TASK.
Return the complete listing that follows, with each line reproduced exactly.

RAW DATA.
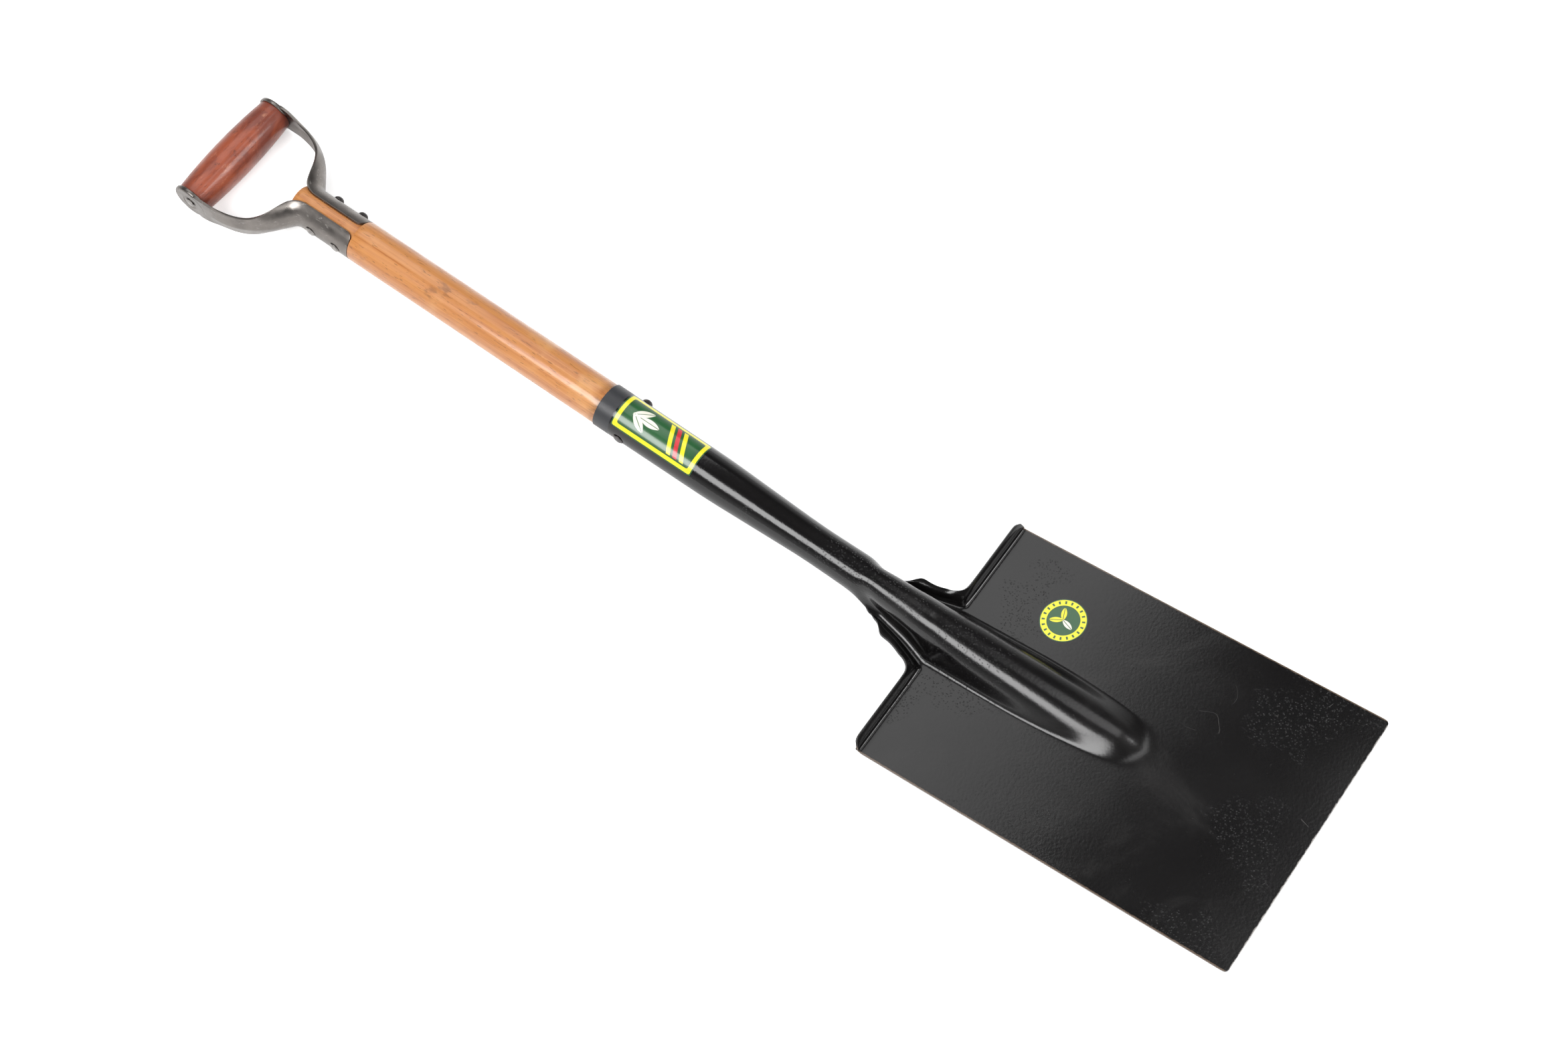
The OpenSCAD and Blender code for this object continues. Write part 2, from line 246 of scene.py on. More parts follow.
class Finish:
    """A node material that is put together step by step."""

    def __init__(self, name, **shader_values):
        self.material = bpy.data.materials.new(name)
        self.material.use_nodes = True
        self.tree = self.material.node_tree
        self.shader = self.tree.nodes["Principled BSDF"]
        for key, value in shader_values.items():
            socket = "IOR" if key == "ior" else key.replace("_", " ").title()
            self.shader.inputs[socket].default_value = value
        self.here = self.add("TexCoord").outputs["Object"]

    def add(self, kind, inputs=(), **settings):
        node = self.tree.nodes.new("ShaderNode" + kind)
        for key, value in settings.items():
            setattr(node, key, value)
        for key, value in dict(inputs).items():
            self.join(value, node.inputs[key])
        return node

    def join(self, value, socket):
        if isinstance(value, bpy.types.NodeSocket):
            self.tree.links.new(value, socket)
        elif socket.type == "RGBA" and len(value) == 3:
            socket.default_value = (*value, 1)
        else:
            socket.default_value = value

    def set(self, key, value):
        self.join(value, self.shader.inputs[key])

    def moved(self, location=(0, 0, 0), scale=(1, 1, 1), rotation=(0, 0, 0), vector=None):
        inputs = {"Vector": vector or self.here}
        inputs["Location"], inputs["Scale"], inputs["Rotation"] = location, scale, rotation
        return self.add("Mapping", inputs).outputs[0]

    def noise(self, scale, detail=3.0, rough=0.5, vector=None, distortion=0.0):
        inputs = {"Vector": vector or self.here, "Scale": scale, "Detail": detail}
        inputs["Roughness"], inputs["Distortion"] = rough, distortion
        return self.add("TexNoise", inputs).outputs[0]

    def cells(self, scale, vector=None, randomness=1.0):
        inputs = {"Vector": vector or self.here, "Scale": scale, "Randomness": randomness}
        return self.add("TexVoronoi", inputs).outputs["Distance"]

    def math(self, operation, a, b=0.0, c=0.0):
        node = self.add("Math", {0: a, 1: b, 2: c}, operation=operation)
        return node.outputs[0]

    def span(self, value, low, high, to_low=0.0, to_high=1.0):
        inputs = {0: value, 1: low, 2: high, 3: to_low, 4: to_high}
        return self.add("MapRange", inputs, interpolation_type="SMOOTHSTEP").outputs[0]

    def blend(self, share, a, b):
        node = self.add("Mix", {0: share, 6: a, 7: b}, data_type="RGBA")
        return node.outputs[2]

    def split(self, vector=None):
        return self.add("SeparateXYZ", {0: vector or self.here}).outputs

    def bump(self, height, distance, strength=1.0, normal=None):
        inputs = {"Height": height, "Distance": distance, "Strength": strength}
        if normal:
            inputs["Normal"] = normal
        return self.add("Bump", inputs).outputs[0]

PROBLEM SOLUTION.
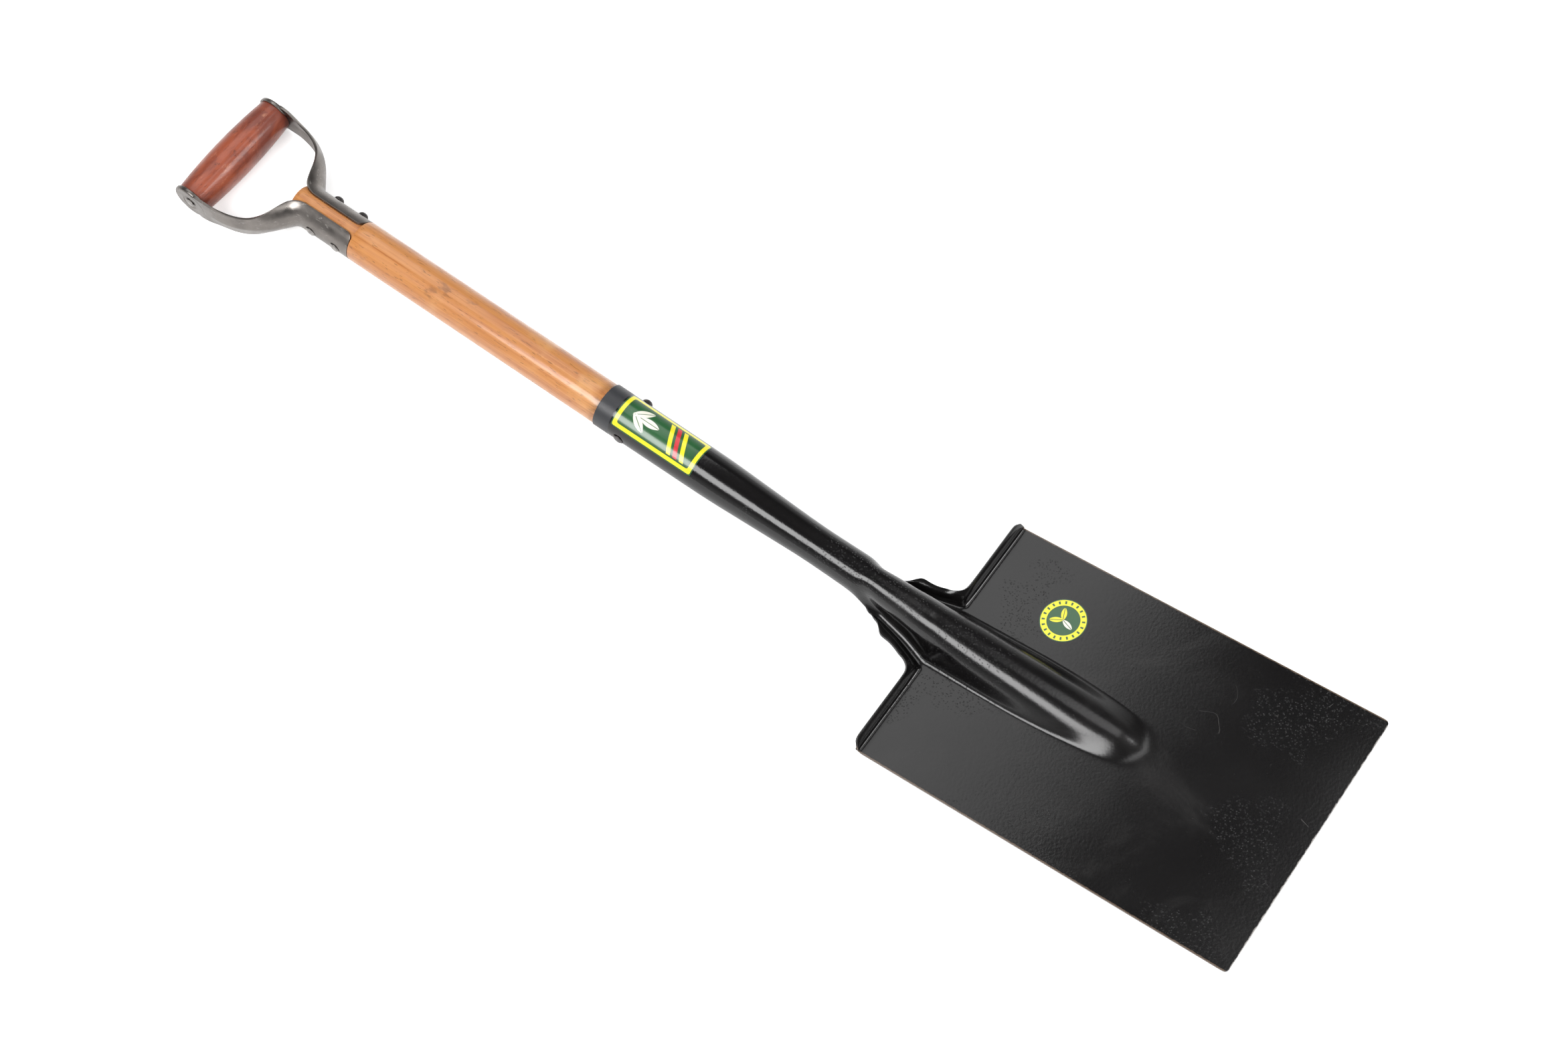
The OpenSCAD and Blender code for this object continues. Write part 2, from line 246 of scene.py on. More parts follow.
class Finish:
    """A node material that is put together step by step."""

    def __init__(self, name, **shader_values):
        self.material = bpy.data.materials.new(name)
        self.material.use_nodes = True
        self.tree = self.material.node_tree
        self.shader = self.tree.nodes["Principled BSDF"]
        for key, value in shader_values.items():
            socket = "IOR" if key == "ior" else key.replace("_", " ").title()
            self.shader.inputs[socket].default_value = value
        self.here = self.add("TexCoord").outputs["Object"]

    def add(self, kind, inputs=(), **settings):
        node = self.tree.nodes.new("ShaderNode" + kind)
        for key, value in settings.items():
            setattr(node, key, value)
        for key, value in dict(inputs).items():
            self.join(value, node.inputs[key])
        return node

    def join(self, value, socket):
        if isinstance(value, bpy.types.NodeSocket):
            self.tree.links.new(value, socket)
        elif socket.type == "RGBA" and len(value) == 3:
            socket.default_value = (*value, 1)
        else:
            socket.default_value = value

    def set(self, key, value):
        self.join(value, self.shader.inputs[key])

    def moved(self, location=(0, 0, 0), scale=(1, 1, 1), rotation=(0, 0, 0), vector=None):
        inputs = {"Vector": vector or self.here}
        inputs["Location"], inputs["Scale"], inputs["Rotation"] = location, scale, rotation
        return self.add("Mapping", inputs).outputs[0]

    def noise(self, scale, detail=3.0, rough=0.5, vector=None, distortion=0.0):
        inputs = {"Vector": vector or self.here, "Scale": scale, "Detail": detail}
        inputs["Roughness"], inputs["Distortion"] = rough, distortion
        return self.add("TexNoise", inputs).outputs[0]

    def cells(self, scale, vector=None, randomness=1.0):
        inputs = {"Vector": vector or self.here, "Scale": scale, "Randomness": randomness}
        return self.add("TexVoronoi", inputs).outputs["Distance"]

    def math(self, operation, a, b=0.0, c=0.0):
        node = self.add("Math", {0: a, 1: b, 2: c}, operation=operation)
        return node.outputs[0]

    def span(self, value, low, high, to_low=0.0, to_high=1.0):
        inputs = {0: value, 1: low, 2: high, 3: to_low, 4: to_high}
        return self.add("MapRange", inputs, interpolation_type="SMOOTHSTEP").outputs[0]

    def blend(self, share, a, b):
        node = self.add("Mix", {0: share, 6: a, 7: b}, data_type="RGBA")
        return node.outputs[2]

    def split(self, vector=None):
        return self.add("SeparateXYZ", {0: vector or self.here}).outputs

    def bump(self, height, distance, strength=1.0, normal=None):
        inputs = {"Height": height, "Distance": distance, "Strength": strength}
        if normal:
            inputs["Normal"] = normal
        return self.add("Bump", inputs).outputs[0]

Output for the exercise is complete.